Este colectivo demanda una cantidad de recursos ilimitada, en razón de que el sistema previsional fracasó. Debe cubrir cada vez más personas que viven más tiempo sin aportar, y los aportes que realizan los trabajadores activos salen de los  emprendedores activos, es decir, del precio que cobran por bienes o servicios que pagan la cuota parte de lo que debió ser el salario del trabajador y la cuota parte del  aporte patronal.

El colapso del sistema se fue dando porque no se tomaron medidas suficientes para conseguir más empleo para jóvenes que soportaran la creciente demanda de un sector de pasivos en aumento. En el año 1996, el sistema, al borde del colapso, fue reformado, con una oposición clara de quienes no entienden el síndrome de “la frazada corta”, es decir, que los recursos son finitos y las necesidades infinitas, especialmente en una sociedad en la que, para tener una calidad de vida similar a la de aquellas que permiten crecer la inversión, fomentan el trabajo y tienen creatividad para mejorar lascondiciones de vida, cobrando por esos avances a quienes son tomadores de sus ofertas vertiginosamente novedosas.

Esa modificación al sistema previsional implicó que el Estado dejara de atender con fondos de los contribuyentes, endeudamiento e inflación (devaluación del poder adquisitivo de la moneda) una pequeña parte de los futuros pasivos. Parte que iría creciendo a medida que cada trabajador completara el ahorro individual durante su  vida activa para generar el derecho a una renta vitalicia mejor que la pasividad e independiente del abuso sobre su ahorro que pudiera disponer el sistema político.

Quienes apuestan demagógicamente a desbalancear el delicado equilibrio de intereses corporativos han venido haciendo campaña por destruir ese sistema de protección del trabajador, pese a su engolado discurso inverso, y han reclamado volver al sistema que carga sobre el presupuesto colectivo público el peso de financiar un sistema imposible de sostener.

Hasta el presente, y pese al trabajo de los degenerados fiscales de los 15 años

anteriores, que aumentaron pasivos sin aportes al viejo sistema de reparto aún vigente, con la responsabilidad de aumentar el déficit del sistema, así profundizaron  el castigo al empleo, la inversión productiva de pequeños emprendedores y, en definitiva, atentaron contra el difícil equilibrio de mantener los servicios que el Estado paga con los recursos de quienes trabajan.

Por eso, desalentados, 30.000 votantes abandonaron esa tendencia suicida y le dieron el gobierno a quienes estos últimos años intentan conseguir que crezca la torta, facilitando el trabajo y la inversión, quitándoles algo del yugo de impuestos y gastos públicos que corrompen y atentan contra toda la sociedad.

La frazada corta es la atención que los políticos tienen sobre el gasto público desorbitado.

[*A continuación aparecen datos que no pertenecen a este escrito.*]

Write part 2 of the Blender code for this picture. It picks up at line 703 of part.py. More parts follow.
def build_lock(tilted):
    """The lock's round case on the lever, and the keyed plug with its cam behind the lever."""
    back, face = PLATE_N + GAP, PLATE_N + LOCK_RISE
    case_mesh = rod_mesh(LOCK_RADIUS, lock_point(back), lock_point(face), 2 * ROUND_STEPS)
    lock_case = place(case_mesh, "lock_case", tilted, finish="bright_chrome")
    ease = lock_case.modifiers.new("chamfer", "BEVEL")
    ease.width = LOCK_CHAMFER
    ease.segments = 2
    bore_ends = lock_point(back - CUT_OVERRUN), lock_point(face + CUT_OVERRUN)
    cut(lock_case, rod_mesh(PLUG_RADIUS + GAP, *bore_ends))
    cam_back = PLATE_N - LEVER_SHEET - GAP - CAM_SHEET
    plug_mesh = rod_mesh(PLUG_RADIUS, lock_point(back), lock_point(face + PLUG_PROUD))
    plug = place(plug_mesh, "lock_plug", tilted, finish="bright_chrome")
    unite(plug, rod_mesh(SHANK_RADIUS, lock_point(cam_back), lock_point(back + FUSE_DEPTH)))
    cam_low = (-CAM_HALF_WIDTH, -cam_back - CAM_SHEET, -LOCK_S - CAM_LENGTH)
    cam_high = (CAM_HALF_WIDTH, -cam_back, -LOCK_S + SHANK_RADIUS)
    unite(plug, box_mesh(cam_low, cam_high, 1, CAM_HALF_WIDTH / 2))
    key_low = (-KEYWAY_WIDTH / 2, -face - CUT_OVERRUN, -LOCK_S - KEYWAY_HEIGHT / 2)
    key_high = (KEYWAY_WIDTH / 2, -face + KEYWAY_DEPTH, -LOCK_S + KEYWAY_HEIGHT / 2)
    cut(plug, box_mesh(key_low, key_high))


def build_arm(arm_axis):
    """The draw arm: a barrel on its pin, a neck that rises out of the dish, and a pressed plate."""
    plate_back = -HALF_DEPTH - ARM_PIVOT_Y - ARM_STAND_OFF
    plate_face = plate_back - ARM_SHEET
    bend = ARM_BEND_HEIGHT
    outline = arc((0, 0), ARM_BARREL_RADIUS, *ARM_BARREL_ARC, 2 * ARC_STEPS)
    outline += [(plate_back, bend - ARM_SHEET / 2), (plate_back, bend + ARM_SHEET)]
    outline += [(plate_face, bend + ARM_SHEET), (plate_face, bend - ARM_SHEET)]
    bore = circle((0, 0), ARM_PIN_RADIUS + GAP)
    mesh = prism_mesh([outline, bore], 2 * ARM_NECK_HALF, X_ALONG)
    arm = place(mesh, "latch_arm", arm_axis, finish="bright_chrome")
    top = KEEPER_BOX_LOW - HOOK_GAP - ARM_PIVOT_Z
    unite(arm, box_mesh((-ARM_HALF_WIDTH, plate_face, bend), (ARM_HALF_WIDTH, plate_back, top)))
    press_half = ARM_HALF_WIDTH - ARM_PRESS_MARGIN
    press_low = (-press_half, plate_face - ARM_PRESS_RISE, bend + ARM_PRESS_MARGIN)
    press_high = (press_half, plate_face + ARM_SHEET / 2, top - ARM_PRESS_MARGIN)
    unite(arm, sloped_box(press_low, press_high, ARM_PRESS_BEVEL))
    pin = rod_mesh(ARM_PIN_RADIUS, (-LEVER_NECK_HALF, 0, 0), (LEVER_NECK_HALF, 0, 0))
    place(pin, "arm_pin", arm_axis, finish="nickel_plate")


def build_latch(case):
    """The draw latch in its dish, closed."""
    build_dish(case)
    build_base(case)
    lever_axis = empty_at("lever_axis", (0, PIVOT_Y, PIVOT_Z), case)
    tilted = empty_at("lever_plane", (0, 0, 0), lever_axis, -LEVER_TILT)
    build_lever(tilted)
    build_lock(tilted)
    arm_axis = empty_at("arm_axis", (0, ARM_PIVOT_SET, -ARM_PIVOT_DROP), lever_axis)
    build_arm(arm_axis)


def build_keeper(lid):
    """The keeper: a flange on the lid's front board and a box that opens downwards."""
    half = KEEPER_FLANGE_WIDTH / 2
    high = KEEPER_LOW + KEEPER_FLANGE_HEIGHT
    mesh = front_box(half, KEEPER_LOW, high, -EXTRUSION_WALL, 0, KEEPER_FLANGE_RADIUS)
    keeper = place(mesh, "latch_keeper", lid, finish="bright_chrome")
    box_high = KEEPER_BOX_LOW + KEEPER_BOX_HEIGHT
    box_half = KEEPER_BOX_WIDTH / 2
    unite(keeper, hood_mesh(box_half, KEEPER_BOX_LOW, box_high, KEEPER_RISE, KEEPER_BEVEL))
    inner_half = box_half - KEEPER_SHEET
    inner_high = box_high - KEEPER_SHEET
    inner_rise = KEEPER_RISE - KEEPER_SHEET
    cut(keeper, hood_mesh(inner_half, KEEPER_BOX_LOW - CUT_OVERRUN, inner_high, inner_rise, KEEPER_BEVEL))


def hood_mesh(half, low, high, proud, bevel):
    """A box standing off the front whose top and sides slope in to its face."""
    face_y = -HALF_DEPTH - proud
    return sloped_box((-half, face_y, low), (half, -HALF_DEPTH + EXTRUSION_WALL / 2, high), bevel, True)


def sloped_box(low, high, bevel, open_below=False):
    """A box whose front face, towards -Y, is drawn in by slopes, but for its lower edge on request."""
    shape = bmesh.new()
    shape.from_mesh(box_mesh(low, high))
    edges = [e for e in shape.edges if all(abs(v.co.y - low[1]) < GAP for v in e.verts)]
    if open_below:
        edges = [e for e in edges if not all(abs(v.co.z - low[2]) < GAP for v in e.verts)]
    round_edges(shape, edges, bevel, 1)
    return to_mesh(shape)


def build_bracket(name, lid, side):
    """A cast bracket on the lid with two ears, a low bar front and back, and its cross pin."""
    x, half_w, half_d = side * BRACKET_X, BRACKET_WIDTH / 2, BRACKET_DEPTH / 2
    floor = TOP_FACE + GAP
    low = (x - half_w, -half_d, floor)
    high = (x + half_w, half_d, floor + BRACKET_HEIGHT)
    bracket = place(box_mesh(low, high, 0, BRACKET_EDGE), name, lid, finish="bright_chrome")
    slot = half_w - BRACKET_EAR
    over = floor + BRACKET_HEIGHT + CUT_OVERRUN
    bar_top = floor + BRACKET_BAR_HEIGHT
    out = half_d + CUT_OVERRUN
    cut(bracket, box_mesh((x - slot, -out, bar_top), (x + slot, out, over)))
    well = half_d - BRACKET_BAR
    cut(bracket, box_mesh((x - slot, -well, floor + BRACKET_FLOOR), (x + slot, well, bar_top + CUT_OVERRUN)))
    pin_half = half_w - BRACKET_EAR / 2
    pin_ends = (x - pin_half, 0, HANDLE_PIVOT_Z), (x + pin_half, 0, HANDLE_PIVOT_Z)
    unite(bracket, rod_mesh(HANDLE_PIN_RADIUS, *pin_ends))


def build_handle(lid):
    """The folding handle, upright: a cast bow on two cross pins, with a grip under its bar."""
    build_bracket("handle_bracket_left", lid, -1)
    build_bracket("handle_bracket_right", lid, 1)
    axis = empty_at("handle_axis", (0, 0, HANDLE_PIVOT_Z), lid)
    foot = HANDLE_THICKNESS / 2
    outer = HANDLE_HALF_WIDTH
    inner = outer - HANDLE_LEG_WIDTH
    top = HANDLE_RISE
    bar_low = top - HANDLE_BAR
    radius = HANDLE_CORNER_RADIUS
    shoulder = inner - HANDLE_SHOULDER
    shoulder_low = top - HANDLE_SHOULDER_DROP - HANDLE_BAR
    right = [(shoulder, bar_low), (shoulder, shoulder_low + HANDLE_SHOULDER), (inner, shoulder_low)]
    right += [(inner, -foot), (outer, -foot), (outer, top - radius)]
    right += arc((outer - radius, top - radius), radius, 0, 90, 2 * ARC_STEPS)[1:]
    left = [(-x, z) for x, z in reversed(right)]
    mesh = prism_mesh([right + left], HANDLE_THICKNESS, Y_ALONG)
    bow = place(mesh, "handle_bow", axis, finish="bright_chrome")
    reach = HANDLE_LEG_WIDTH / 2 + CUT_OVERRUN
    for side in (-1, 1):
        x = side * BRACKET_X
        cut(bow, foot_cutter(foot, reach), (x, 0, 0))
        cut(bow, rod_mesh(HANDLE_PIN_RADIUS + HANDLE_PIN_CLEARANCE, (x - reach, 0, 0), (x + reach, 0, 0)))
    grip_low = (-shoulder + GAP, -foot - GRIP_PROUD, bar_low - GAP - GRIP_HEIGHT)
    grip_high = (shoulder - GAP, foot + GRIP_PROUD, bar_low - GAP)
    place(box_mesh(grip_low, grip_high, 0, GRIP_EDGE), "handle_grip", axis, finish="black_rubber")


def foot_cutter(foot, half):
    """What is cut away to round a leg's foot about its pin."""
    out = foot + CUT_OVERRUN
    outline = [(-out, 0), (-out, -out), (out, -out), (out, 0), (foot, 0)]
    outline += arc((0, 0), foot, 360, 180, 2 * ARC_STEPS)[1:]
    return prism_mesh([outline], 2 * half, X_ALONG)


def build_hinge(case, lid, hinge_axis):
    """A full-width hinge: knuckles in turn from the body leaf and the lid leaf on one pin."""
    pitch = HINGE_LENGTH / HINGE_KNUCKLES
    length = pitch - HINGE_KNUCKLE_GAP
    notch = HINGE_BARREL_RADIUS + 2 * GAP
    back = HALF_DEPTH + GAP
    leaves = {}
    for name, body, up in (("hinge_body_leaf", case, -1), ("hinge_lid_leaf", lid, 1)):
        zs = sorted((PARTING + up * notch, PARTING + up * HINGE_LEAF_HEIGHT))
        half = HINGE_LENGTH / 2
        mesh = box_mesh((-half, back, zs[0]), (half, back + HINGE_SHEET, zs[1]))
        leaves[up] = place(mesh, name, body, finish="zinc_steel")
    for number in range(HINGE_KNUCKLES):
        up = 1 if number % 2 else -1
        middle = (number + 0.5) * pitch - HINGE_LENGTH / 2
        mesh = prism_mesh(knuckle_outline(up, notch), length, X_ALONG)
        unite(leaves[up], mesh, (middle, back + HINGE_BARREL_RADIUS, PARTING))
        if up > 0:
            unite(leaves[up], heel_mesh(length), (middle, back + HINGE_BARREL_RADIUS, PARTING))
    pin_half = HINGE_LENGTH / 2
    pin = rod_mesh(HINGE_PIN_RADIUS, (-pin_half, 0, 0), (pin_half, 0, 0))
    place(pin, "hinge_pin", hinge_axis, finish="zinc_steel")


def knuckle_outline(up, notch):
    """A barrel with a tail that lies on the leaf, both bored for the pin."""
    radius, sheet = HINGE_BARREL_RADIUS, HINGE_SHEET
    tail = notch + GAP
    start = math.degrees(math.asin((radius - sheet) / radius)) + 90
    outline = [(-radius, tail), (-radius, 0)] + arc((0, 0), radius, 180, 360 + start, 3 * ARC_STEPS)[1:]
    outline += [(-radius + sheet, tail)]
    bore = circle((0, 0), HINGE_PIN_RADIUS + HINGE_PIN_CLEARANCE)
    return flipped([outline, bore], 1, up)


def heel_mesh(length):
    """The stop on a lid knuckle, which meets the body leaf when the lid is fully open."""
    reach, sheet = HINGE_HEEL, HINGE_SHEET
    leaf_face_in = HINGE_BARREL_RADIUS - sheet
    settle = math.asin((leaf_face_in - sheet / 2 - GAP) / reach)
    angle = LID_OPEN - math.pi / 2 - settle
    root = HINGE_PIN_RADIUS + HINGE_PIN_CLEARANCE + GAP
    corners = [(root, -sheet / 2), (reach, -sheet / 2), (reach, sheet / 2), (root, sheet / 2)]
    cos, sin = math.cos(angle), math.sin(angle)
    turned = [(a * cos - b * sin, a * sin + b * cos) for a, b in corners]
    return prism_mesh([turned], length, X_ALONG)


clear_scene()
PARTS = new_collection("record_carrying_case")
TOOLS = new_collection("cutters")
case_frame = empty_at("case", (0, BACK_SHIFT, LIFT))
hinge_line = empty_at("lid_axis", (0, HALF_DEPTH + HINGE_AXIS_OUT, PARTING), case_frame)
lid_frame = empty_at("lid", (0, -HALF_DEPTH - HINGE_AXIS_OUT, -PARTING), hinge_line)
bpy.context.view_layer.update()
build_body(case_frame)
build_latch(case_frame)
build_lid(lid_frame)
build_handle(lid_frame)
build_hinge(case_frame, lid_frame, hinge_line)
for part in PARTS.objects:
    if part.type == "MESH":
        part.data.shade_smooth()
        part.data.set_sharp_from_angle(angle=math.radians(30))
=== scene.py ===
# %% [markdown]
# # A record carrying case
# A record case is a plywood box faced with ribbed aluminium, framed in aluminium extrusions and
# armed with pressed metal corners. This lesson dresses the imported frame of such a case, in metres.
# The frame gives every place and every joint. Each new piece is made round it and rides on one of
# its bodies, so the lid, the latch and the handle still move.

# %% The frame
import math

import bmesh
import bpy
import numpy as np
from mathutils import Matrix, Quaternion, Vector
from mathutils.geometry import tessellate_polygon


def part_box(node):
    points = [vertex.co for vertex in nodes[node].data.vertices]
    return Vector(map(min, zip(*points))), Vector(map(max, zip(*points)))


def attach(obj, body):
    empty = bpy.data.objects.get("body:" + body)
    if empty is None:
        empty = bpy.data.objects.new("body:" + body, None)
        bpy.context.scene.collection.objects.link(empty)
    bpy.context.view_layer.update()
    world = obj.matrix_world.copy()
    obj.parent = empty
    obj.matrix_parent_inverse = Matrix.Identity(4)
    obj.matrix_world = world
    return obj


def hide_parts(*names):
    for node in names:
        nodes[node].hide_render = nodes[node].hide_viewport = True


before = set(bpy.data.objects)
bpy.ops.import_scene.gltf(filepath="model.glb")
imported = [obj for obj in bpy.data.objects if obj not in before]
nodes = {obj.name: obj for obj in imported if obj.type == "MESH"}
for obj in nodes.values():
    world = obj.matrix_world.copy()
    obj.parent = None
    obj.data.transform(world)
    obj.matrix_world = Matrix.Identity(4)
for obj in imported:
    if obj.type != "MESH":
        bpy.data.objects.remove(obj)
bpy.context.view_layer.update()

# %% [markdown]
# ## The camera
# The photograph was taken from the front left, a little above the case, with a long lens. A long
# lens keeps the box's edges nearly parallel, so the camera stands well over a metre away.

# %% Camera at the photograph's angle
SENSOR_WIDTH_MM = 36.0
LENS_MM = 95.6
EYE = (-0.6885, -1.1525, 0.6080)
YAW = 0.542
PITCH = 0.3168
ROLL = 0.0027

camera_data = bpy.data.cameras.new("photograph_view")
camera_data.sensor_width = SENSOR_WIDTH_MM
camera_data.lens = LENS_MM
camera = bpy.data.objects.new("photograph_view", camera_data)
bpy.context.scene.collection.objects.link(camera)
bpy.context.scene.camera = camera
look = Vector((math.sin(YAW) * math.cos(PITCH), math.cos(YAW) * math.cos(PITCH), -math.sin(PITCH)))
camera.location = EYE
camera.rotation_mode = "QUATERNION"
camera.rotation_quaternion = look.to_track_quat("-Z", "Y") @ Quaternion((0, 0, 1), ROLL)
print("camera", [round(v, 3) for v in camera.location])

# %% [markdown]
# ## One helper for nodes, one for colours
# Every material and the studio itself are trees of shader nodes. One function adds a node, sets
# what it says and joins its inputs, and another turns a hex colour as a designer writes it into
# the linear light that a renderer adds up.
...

Todos los candidatos (algunos pese a su propia interna) advierten que aumentar menguadas jubilaciones que liquidaron el sistema de reparto implica destruir, en definitiva, el interés individual por trabajar y aportar impuestos.

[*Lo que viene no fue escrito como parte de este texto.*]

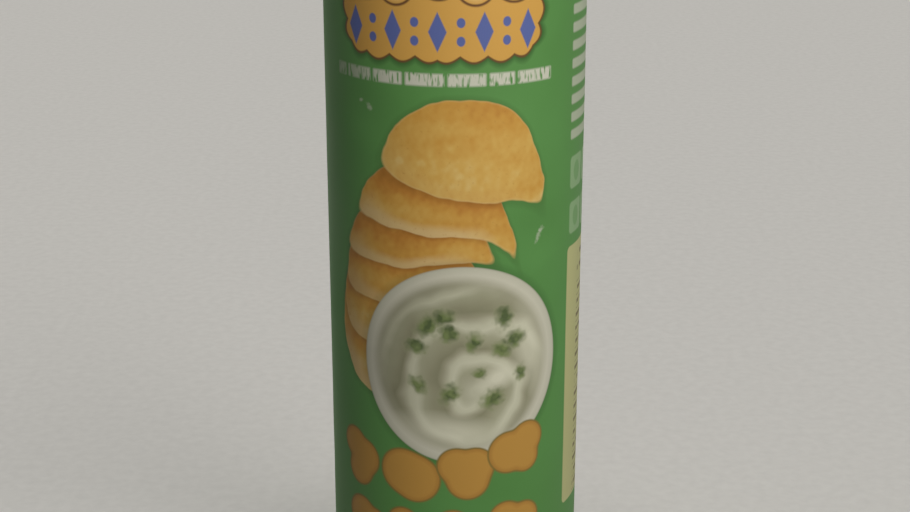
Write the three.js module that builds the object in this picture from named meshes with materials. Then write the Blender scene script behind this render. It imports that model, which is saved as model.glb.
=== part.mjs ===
// A shut tube of stacked potato crisps: a board tube with a printed label, a seamed steel end
// under it and a push-fit plastic lid over its curled rim.
// Millimetres, +Z up. The origin is the middle of the ring that the tube stands on.
import * as THREE from "three";

// Driving dimensions.
const overallHeight = 235;
const bodyDiameter = 75;
const seamDiameter = 77.4; // over the steel double seam, and over the curled board rim
const lidDiameter = 79.8;
const fitGap = 0.3; // clearance between one piece and the next
const roundSegments = 96; // facets round the tube

// Steel end.
const seamHeight = 3.2;
const seamThickness = 2.7; // from the seam's outside to the countersink wall
const seamRounding = 0.5;
const countersinkDepth = 3.6; // how far the end's panel sits above the surface that it stands on
const steelThickness = 0.4;

// Curled rim at the top of the board wall.
const curlRadius = 1.4;
const curlSteps = 8; // facets round the curl's section

// Lid.
const lidSkirtHeight = 8.5;
const lidThickness = 0.9;
const lidCornerChamfer = 0.8; // inside corner between the plate and the skirt
const stackingRidgeHeight = 0.8;
const stackingRidgeWidth = 1.9;
const snapDepth = 0.7; // how far the snap ring inside the skirt reaches in under the curl
const snapHeight = 1.4;

// Radii and heights worked out from the dimensions above.
const bodyRadius = bodyDiameter / 2;
const seamRadius = seamDiameter / 2;
const lidRadius = lidDiameter / 2;
const countersinkRadius = seamRadius - seamThickness;
const collarRadius = countersinkRadius + steelThickness;
const panelTop = countersinkDepth + steelThickness;
const lidPlateTop = overallHeight - stackingRidgeHeight;
const lidPlateUnderside = lidPlateTop - lidThickness;
const curlTop = lidPlateUnderside - fitGap;
const curlBottom = curlTop - 2 * curlRadius;

const finishes = {
  steel: new THREE.MeshStandardMaterial({ color: 0xb9bbbd, roughness: 0.3, metalness: 1 }),
  label: new THREE.MeshStandardMaterial({ color: 0x5f9a58, roughness: 0.38, metalness: 0 }),
  lid: new THREE.MeshStandardMaterial({ color: 0xe9e8e2, roughness: 0.45, metalness: 0 }),
};

// A profile is a list of [radius, height] pairs that starts and ends on the axis, lowest first.
function turned(name, profile, material) {
  const points = profile.map(([radius, height]) => new THREE.Vector2(radius, height));
  const geometry = new THREE.LatheGeometry(points, roundSegments);
  geometry.rotateX(Math.PI / 2);
  const mesh = new THREE.Mesh(geometry, material);
  mesh.name = name;
  return mesh;
}

// The outer side of the curl, from where it leaves the wall to its top.
function curlSection() {
  const centreRadius = seamRadius - curlRadius;
  const centreHeight = curlTop - curlRadius;
  const startAngle = -Math.acos((bodyRadius - centreRadius) / curlRadius);
  const sweep = Math.PI / 2 - startAngle;
  return Array.from({ length: curlSteps + 1 }, (_, step) => {
    const angle = startAngle + (sweep * step) / curlSteps;
    return [
      centreRadius + curlRadius * Math.cos(angle),
      centreHeight + curlRadius * Math.sin(angle),
    ];
  });
}

// The seam is the ring that the tube stands on. The panel inside it is held clear of that surface.
function steelEnd() {
  const profile = [
    [0, countersinkDepth],
    [countersinkRadius - seamRounding, countersinkDepth],
    [countersinkRadius, countersinkDepth - seamRounding],
    [countersinkRadius, seamRounding],
    [countersinkRadius + seamRounding, 0],
    [seamRadius - seamRounding, 0],
    [seamRadius, seamRounding],
    [seamRadius, seamHeight - seamRounding],
    [seamRadius - seamRounding, seamHeight],
    [collarRadius, seamHeight],
    [collarRadius, panelTop],
    [0, panelTop],
  ];
  return turned("steel_end", profile, finishes.steel);
}

// The tube is shut at both ends, so it is solid out to its printed label.
function boardTube() {
  const wallInside = collarRadius + fitGap;
  const profile = [
    [0, panelTop + fitGap],
    [wallInside, panelTop + fitGap],
    [wallInside, seamHeight + fitGap],
    [bodyRadius, seamHeight + fitGap],
    ...curlSection(),
    [0, curlTop],
  ];
  return turned("board_tube", profile, finishes.label);
}

// The skirt reaches down past the curl, and the snap ring inside it sits under the curl.
function plasticLid() {
  const skirtInside = seamRadius + fitGap;
  const skirtBottom = overallHeight - lidSkirtHeight;
  const snapTop = curlBottom - fitGap;
  const snapRadius = skirtInside - snapDepth;
  const ridgeInside = lidRadius - stackingRidgeWidth;
  const profile = [
    [0, lidPlateUnderside],
    [skirtInside - lidCornerChamfer, lidPlateUnderside],
    [skirtInside, lidPlateUnderside - lidCornerChamfer],
    [skirtInside, snapTop],
    [snapRadius, snapTop - snapDepth / 2],
    [snapRadius, snapTop - snapHeight],
    [skirtInside, snapTop - snapHeight - snapDepth / 2],
    [skirtInside, skirtBottom],
    [lidRadius, skirtBottom],
    [lidRadius, overallHeight - stackingRidgeHeight],
    [lidRadius - stackingRidgeHeight / 2, overallHeight],
    [ridgeInside, overallHeight],
    [ridgeInside - stackingRidgeHeight, lidPlateTop],
    [0, lidPlateTop],
  ];
  return turned("plastic_lid", profile, finishes.lid);
}

const crispTube = new THREE.Group();
crispTube.add(steelEnd(), boardTube(), plasticLid());

export default crispTube;
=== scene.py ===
import bpy
import math
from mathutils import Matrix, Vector


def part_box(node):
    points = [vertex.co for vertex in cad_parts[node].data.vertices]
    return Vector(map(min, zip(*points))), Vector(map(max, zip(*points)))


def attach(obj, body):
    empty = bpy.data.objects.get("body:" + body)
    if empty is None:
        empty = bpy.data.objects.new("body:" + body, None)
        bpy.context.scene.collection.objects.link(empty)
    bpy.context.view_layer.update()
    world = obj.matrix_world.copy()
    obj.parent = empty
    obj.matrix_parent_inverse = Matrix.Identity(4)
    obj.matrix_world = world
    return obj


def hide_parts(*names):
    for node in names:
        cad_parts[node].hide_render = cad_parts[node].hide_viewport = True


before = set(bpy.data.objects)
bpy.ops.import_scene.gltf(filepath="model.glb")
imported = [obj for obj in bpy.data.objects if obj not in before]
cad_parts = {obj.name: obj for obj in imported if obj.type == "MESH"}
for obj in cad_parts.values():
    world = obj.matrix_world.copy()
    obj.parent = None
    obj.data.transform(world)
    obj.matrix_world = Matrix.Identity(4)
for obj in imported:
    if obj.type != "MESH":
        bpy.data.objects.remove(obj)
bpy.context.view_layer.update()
mm = 0.001


def linearColour(hexColour):
    # an sRGB hex colour as the linear numbers that a shader takes
    channels = [int(hexColour[place:place + 2], 16) / 255 for place in (0, 2, 4)]
    return [c / 12.92 if c <= 0.04045 else ((c + 0.055) / 1.055) ** 2.4 for c in channels] + [1]


def addNode(tree, kind, inputs=(), out=0, stops=None, **settings):
    # one shader node, its kind without the prefix; each input is a number, a colour or another
    # node's output, by place or by name
    node = tree.nodes.new("ShaderNode" + kind)
    for name, value in settings.items():
        setattr(node, name, value)
    for place, value in (inputs.items() if isinstance(inputs, dict) else enumerate(inputs)):
        if isinstance(value, bpy.types.NodeSocket):
            tree.links.new(value, node.inputs[place])
        elif value is not None:
            node.inputs[place].default_value = value
    for index, (position, colour) in enumerate(stops or ()):
        elements = node.color_ramp.elements
        element = elements[index] if index < 2 else elements.new(position)
        element.position = position
        element.color = linearColour(colour)
    return node.outputs[out]


def newMaterial(name, finish):
    # a Principled material; what is the same all over is set on the shader's own sockets
    material = bpy.data.materials.new(name)
    material.use_nodes = True
    shader = material.node_tree.nodes["Principled BSDF"]
    for socket, value in finish.items():
        shader.inputs[socket].default_value = value
    return material, material.node_tree, shader


def deselectAll():
    if bpy.context.mode != "OBJECT":
        bpy.ops.object.mode_set(mode="OBJECT")
    bpy.ops.object.select_all(action="DESELECT")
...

Una corporación trabaja para desestabilizar a la sociedad, casualmente la misma que afirma proteger el trabajo, mientras corta la frazada y destruye oportunidades de empleo. Son los mismos demagogos que, con discursos populistas, insisten en prometer soluciones inviables, sabiendo perfectamente que sus propuestas condenan a la sociedad a un callejón sin salida. Bajo la falsa promesa de justicia social, están dispuestos a sacrificar el futuro de las próximas generaciones, exigiendo recursos que simplemente no existen.

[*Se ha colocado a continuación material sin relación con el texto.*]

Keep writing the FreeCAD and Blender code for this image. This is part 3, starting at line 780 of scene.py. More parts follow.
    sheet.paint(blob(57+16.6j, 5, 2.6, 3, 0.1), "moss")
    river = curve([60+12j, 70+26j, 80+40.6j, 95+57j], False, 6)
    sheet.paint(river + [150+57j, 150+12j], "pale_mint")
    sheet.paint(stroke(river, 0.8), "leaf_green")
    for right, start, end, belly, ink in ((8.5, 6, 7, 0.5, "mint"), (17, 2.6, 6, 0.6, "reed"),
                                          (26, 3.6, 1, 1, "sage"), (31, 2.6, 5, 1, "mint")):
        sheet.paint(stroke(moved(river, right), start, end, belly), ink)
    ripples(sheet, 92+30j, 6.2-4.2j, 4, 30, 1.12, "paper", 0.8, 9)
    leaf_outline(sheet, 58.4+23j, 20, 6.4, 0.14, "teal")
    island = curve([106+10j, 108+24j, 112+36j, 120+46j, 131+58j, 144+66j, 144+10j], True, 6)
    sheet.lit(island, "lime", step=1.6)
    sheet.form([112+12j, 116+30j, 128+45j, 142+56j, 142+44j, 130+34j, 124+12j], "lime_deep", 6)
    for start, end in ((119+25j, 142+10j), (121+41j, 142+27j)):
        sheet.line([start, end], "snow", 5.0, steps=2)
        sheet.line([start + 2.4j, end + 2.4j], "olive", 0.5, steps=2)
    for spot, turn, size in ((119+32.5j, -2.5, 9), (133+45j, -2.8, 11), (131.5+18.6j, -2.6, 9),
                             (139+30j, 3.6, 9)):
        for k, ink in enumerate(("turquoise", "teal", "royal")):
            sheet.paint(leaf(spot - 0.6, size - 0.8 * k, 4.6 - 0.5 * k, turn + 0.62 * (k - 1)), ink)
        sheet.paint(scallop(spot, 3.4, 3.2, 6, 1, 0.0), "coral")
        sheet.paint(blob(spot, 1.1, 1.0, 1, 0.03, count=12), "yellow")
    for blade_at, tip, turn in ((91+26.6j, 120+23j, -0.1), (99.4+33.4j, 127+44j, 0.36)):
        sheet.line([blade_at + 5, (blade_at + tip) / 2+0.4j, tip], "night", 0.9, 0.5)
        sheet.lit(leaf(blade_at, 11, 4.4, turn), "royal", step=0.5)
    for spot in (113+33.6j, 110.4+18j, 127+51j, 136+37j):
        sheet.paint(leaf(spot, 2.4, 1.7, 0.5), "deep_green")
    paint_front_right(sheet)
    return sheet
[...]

Estos falsos salvadores no solo ignoran la realidad económica, sino que deliberadamente proponen volver a un sistema quebrado, incapaz de sostenerse a largo plazo. La verdadera tragedia es que, en su afán por ganar adeptos, terminan desmantelando lo poco que aún funciona, arrastrando a la sociedad a una crisis más profunda.

No hay magia en las políticas de quienes prometen el oro y el moro. Lo que hay es irresponsabilidad, incapacidad y una ceguera voluntaria ante los límites de los recursos.

Insistir en soluciones insostenibles es una traición al trabajador, al emprendedor, y a toda la sociedad que aún cree en un futuro mejor. La frazada es corta, pero lo que proponen estos demagogos no es cubrir más, sino destruir lo que todavía cubre.